The legend would later build that Harry had stolen a B-52 (which didn’t exist in 1948) and been shot down by US fighters in pursuit.

Harry became the stuff of genuine legend the following year, when the Air Force held the Fighter Gunnery Meet outside Las Vegas—the first “Top Gun” competition. Fighter groups from around the country sent pilots to compete.

Harry was of three Black pilots representing the 332nd Fighter Group in the piston fighter class, shooting, strafing and bombing targets at altitudes up to 20,000 feet.

Capt. Alva Temple, 1st Lt. James Harvey, 1st Lt. Harry Stewart and 1st Lt. Halbert Alexander in 1949

Capt. Alva Temple, 1st Lt. James Harvey, 1st Lt. Harry Stewart and 1st Lt.
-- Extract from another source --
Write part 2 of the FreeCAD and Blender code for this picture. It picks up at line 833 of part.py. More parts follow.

Halbert Alexander, the winners of the Air Force’s first “Top Gun” competition, pose with the trophy during May of 1949. The trophy went missing for 55 years, but was found at the storage area of the National Museum of the U.S. Air Force at Wright Patterson Air Force Base, Ohio (USAF)
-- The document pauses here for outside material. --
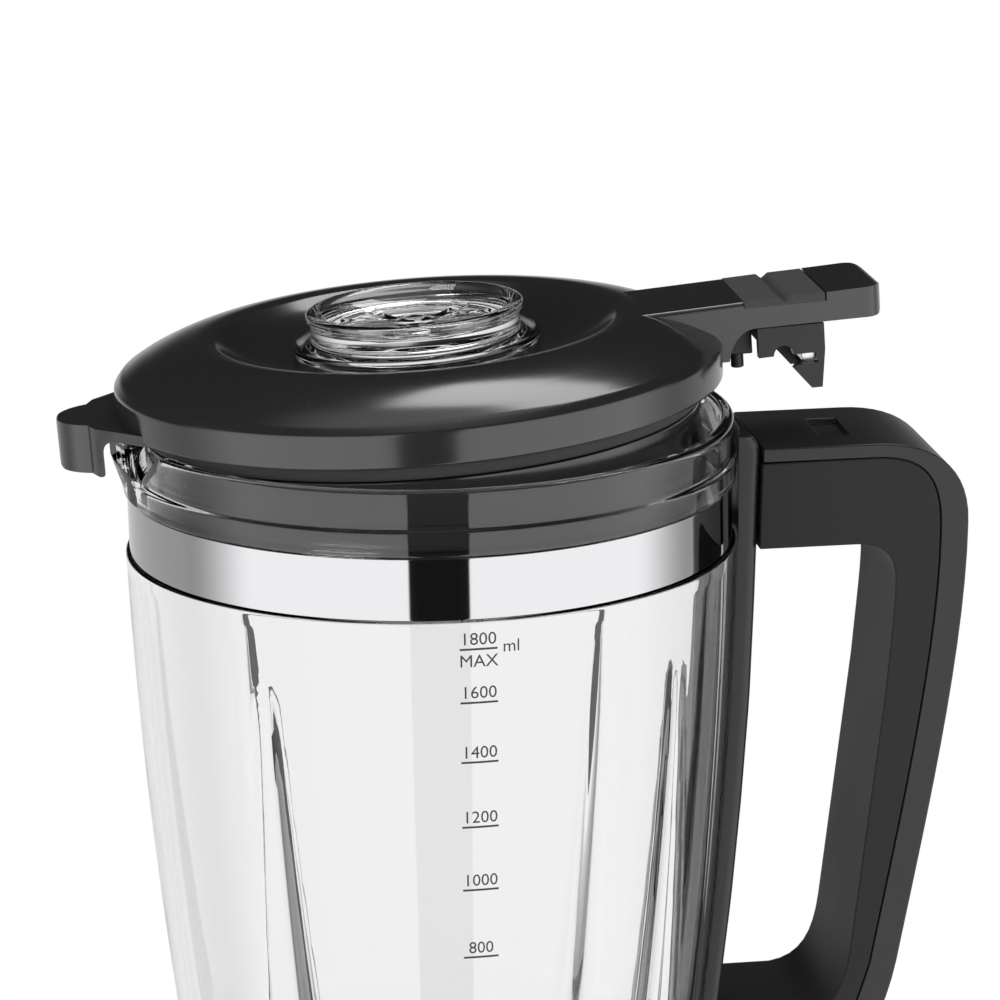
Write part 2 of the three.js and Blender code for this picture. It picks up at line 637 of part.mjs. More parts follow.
function driveCoupling() {
  const hub = turned([[0, 153.2], [13, 153.2], [14, 150.6], [8, 149], [8, 143], [0, 143]], 20);
  return cut(join(hub, planSlab(star(14, 3, 6), 152, 160)), disc(5.3, 140, 150.4, 16), disc(4.3, 140, 154.4, 16));
}

const brushHolder = (sign) => block(sign > 0 ? 12.9 : -34, sign > 0 ? 34 : -12.9, -5, 5, 33, 43);

function cordGland() {
  const y = housingHalf(24);
  const g = turned([[3.8, -12], [7.9, -12], [7.9, 1.2], [10.5, 1.5], [10.5, 4], [6.4, 16], [3.8, 16]], 16);
  return g.rotateX(-Math.PI / 2).translate(0, y, 24);
}

// ---- assembly ----
add('base_housing', baseHousing(), brushedSteel);
add('base_deck', baseDeck(), blackSatin);
add('bottom_cover', bottomCover(), blackMatte);
[[-1, -1], [1, -1], [1, 1], [-1, 1]].forEach(([sx, sy], i) =>
  add(`foot_${i + 1}`, foot().translate(sx * footAt, sy * footAt, 0), darkRubber));
add('control_panel', controlPanel(), blackGloss);
add('knob_ring', knobRing(), polishedSteel);
add('speed_knob', speedKnob(), blackSatin);
add('dial_switch', dialSwitch(), blackMatte);
['pulse', 'ice', 'smoothie'].forEach((name, i) => add(`button_${name}`, button(buttonXs[i]), brushedSteel));
add('circuit_board', circuitBoard(), boardGreen);
add('jug_sensor', sensorBlock(), blackMatte);
add('cord_gland', cordGland(), darkRubber);
add('motor_stator', motorStator(), laminations);
add('winding_upper', fieldWinding(100.3, 106), copper);
add('winding_lower', fieldWinding(46, 51.7), copper);
add('motor_bracket_upper', motorBracket(109, 113, 11), laminations);
add('motor_bracket_lower', motorBracket(25, 27.4, 11), laminations);
add('bearing_upper', bearing(109.4, 117), polishedSteel);
add('bearing_lower', bearing(24.4, 27.6), polishedSteel);
add('brush_holder_left', brushHolder(-1), carbon);
add('brush_holder_right', brushHolder(1), carbon);
add('motor_shaft', motorShaft(), polishedSteel);
add('armature', armature(), laminations);
add('commutator', commutator(), copper);
add('cooling_fan', coolingFan(), blackMatte);
add('drive_coupling', driveCoupling(), blackMatte);

add('jug_glass', jugGlass(), clearGlass);
add('steel_band', steelBand(), polishedSteel);
add('jug_spine', jugSpine(), blackSatin);
add('handle_shell', handleShell(), blackSatin);
add('handle_grip', handleGrip(), blackSatin);
screwHeights.forEach((z, i) => add(`handle_screw_${i + 1}`, handleScrew(z), brushedSteel));
add('jug_collar', jugCollar(), blackSatin);
add('jug_magnet', jugMagnet(), brushedSteel);
add('blade_holder', bladeHolder(), brushedSteel);
add('jug_gasket', jugGasket(), darkRubber);
add('blade_bush', bladeBush(), brushedSteel);
add('blade_shaft', bladeShaft(), polishedSteel);
add('blade_lower', cutter(33, -1.5, 196.4), polishedSteel);
add('blade_upper', cutter(29, 9, 199).rotateZ(Math.PI / 2), polishedSteel);
add('blade_nut', bladeNut(), polishedSteel);
add('driven_coupling', drivenCoupling(), blackMatte);

add('lid_shell', lidShell(), blackGloss, lid);
add('lid_plug', lidPlug(), blackGloss, lid);
add('lid_seal', lidSeal(), darkRubber, lid);
add('lid_arm', lidArm(), blackGloss, lid);
add('arm_pad', armPad(), blackMatte, lid);
add('latch_hook', latchHook(), blackSatin, lid);
add('latch_pin', latchPin(), polishedSteel, lid);
add('hook_strip', hookStrip(), polishedSteel, lid);
add('lid_peg', lidPeg(), blackSatin, lid);
add('filler_cap', fillerCap(), clearGlass, lid);

// The lid stands ajar: a small turn that lifts its handle side.
const pivot = new THREE.Group();
pivot.position.set(lidPivotX, 0, bandZ);
pivot.rotation.y = -rad(lidAjar);
lid.position.set(-lidPivotX, 0, -bandZ);
pivot.add(lid);
object.add(pivot);

// The origin goes to the middle of the footprint, at table height.
object.updateMatrixWorld(true);
const extent = new THREE.Box3().setFromObject(object, true);
object.position.set(-(extent.min.x + extent.max.x) / 2, -(extent.min.y + extent.max.y) / 2, -extent.min.z);

export default object;
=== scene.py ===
import math
import bpy
import bmesh
from mathutils import Matrix, Vector


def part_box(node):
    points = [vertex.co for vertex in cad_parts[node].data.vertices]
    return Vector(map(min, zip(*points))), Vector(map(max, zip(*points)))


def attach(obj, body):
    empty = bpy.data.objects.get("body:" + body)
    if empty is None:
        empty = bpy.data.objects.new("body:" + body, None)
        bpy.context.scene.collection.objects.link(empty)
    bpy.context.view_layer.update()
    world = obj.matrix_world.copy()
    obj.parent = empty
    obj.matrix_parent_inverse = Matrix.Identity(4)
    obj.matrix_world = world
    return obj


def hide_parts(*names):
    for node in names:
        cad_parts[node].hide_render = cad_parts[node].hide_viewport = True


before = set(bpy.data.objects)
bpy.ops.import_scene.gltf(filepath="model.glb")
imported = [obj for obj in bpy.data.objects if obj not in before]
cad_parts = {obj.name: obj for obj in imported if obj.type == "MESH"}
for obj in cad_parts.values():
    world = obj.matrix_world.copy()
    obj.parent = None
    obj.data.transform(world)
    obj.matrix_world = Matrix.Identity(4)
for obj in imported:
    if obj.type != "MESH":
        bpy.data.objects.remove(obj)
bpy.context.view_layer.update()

# Lengths below are millimetres. Jug and lid pieces are laid out around the jug's axis with heights
# counted from the steel band's lower edge, base pieces around the same axis from the table.
bandLow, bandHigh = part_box("steel_band")
axisX, axisY = (bandLow.x + bandHigh.x) / 2, (bandLow.y + bandHigh.y) / 2
millimetre = Matrix.Scale(0.001, 4)
jugFrame = Matrix.Translation((axisX, axisY, bandLow.z)) @ millimetre
tableFrame = Matrix.Translation((axisX, axisY, 0)) @ millimetre
lidAjar = {"degrees": 3.16, "pivotX": -97.9}
lidFrame = (jugFrame @ Matrix.Translation((lidAjar["pivotX"], 0, 0))
            @ Matrix.Rotation(-math.radians(lidAjar["degrees"]), 4, "Y")
            @ Matrix.Translation((-lidAjar["pivotX"], 0, 0)))


studio = {"lens": 133.77, "pitch": 14.922, "yaw": -7.0, "roll": 0.927, "eye": (-85.63, -829.92, 230.41),
          "gapCentre": -3.3, "gapHalf": 11.2, "floorRadius": 0.62, "floorFade": (0.3, 0.5),
          "floorShade": 0.93, "screenLight": 2.4, "backLight": 0.75, "overheadLight": 1.1,
          "ambient": 0.02, "throughLight": 0.66, "throughLeast": 0.23}


def addCamera():
    camera = bpy.data.objects.new("camera", bpy.data.cameras.new("camera"))
    bpy.context.scene.collection.objects.link(camera)
    camera.data.lens = studio["lens"]
    camera.data.sensor_width = 36
    turn = (Matrix.Rotation(math.radians(studio["yaw"]), 4, "Z")
            @ Matrix.Rotation(math.radians(90 - studio["pitch"]), 4, "X")
            @ Matrix.Rotation(-math.radians(studio["roll"]), 4, "Z"))
    camera.matrix_world = Matrix.Translation(jugFrame @ Vector(studio["eye"])) @ turn
    bpy.context.scene.camera = camera


def node(tree, kind, x=0, y=0, **settings):
    made = tree.nodes.new(kind)
    made.location = (x, y)
    for key, value in settings.items():
        setattr(made, key, value)
    return made


def mathNode(tree, operation, first, second=None, third=None, clamp=False):
    made = node(tree, "ShaderNodeMath", operation=operation, use_clamp=clamp)
    for i, value in enumerate((first, second, third)):
        if value is None:
            continue
        if isinstance(value, (int, float)):
            made.inputs[i].default_value = value
        else:
            tree.links.new(value, made.inputs[i])
    return made.outputs[0]


def softStep(tree, value, low, high):
    made = node(tree, "ShaderNodeMapRange", interpolation_type="SMOOTHSTEP")
    tree.links.new(value, made.inputs["Value"])
    made.inputs["From Min"].default_value = low
    made.inputs["From Max"].default_value = high
    return made.outputs["Result"]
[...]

Harry’s Tuskegee Airmen group won the competition. It was the last triumph of the Red Tails, which were soon disbanded to comply with the new Executive Order desegregating the Armed Forces.

Racial discrimination in the civilian world, however, was still legal and common. When Harry left active duty in 1950 and applied for pilot jobs at Pan Am and TWA, the airlines turned him down because of his race.

So Harry returned to New York, took night classes at New York University’s College of Engineering, and went on to become Vice President of ANR Pipeline Company in Detroit.

Today, only a handful of the 16,000 air crew members, air traffic controllers, meteorologists, radio technicians, and others trained at the Tuskegee Institute remain alive. We’re honored and grateful to have spent time with one of them.